Private McCoy was one of the last men to be rescued. “We couldn’t have lasted another day,” he said. The skipper of the USS Ringness said, “McCoy, a typical Marine, refused help in climbing aboard ship. However, once on deck, he fell flat on his face—but was quickly revived in sick bay.”
By noon the following day, after an exhaustive search, the ships departed the area with a total of 317 survivors, including nine Marines. Marks’s Catalina was so badly damaged—from not only the landing but the constant pounding from the motor-whaleboat during the shuttle of survivors—that it was sunk by machine-gun fire.
In December 1945, at the Washington Navy Yard, Captain McVay was brought up on charges and convicted by a court-martial of “hazarding his ship by failing to zigzag” prior to the I-58’s attack. During the court-martial proceedings, many of Indianapolis’s crewmen and the I-58’s commander, Mochitsura Hashimoto, testified on his behalf.
Despite their testimony, the court decreed that McVay lose 100 numbers in his temporary grade of captain and 100 numbers in his permanent grade of commander, which effectively ended his career. He was the only ship commander in U.S. Navy history to be court-martialed for losing a ship to enemy action during time of war.
However, Navy Secretary James Forrestal, at the behest of Admiral Chester Nimitz, overturned the sentence and restored him to duty; McVay was promoted to rear admiral upon retirement.

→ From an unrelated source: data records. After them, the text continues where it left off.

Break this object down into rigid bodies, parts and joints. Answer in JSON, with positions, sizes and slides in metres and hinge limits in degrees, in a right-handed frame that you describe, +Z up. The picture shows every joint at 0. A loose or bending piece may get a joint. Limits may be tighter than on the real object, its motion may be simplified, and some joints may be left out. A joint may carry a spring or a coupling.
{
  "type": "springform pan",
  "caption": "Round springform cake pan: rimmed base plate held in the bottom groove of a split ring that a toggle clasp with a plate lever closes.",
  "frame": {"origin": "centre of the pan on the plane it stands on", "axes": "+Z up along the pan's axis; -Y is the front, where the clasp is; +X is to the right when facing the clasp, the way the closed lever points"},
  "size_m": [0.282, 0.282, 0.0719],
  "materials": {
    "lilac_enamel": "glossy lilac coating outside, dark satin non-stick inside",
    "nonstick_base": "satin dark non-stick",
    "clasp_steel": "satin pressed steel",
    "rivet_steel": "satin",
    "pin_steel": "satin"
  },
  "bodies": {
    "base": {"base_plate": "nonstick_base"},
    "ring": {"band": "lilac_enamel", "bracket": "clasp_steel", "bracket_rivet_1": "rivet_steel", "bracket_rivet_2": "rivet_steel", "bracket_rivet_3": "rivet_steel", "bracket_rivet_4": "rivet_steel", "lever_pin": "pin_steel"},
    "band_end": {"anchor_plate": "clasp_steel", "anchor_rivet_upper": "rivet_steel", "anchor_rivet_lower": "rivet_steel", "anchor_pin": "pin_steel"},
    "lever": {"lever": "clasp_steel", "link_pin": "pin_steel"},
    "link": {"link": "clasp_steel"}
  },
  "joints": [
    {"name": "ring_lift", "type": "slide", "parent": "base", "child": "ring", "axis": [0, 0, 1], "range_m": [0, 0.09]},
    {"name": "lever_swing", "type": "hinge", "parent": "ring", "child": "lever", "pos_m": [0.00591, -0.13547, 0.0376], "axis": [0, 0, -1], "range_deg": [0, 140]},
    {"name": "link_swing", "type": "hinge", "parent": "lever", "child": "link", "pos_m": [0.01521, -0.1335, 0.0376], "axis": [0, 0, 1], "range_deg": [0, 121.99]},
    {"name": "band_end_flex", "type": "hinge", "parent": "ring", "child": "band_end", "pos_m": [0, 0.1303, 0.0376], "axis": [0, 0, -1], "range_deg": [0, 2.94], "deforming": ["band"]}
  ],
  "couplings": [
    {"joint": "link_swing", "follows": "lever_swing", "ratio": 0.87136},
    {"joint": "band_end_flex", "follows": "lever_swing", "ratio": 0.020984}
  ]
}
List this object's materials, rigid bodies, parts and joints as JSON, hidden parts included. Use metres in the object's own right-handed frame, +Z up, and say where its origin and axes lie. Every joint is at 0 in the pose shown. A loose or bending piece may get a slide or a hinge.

Thirty-two years later, a high school project for National History Day pressured Congress into passing a resolution that exonerated him for the loss of the Indianapolis—a resolution that was signed by President Bill Clinton. A year later, the Secretary of the Navy ordered McVay’s official Navy records purged of all wrongdoing. But it was all too late. In 1968, McVay, who never fully mentally recovered from the sinking and, badgered by letters from parents who accused him of killing their sons, had committed suicide, adding another tragedy to an already tragic tale.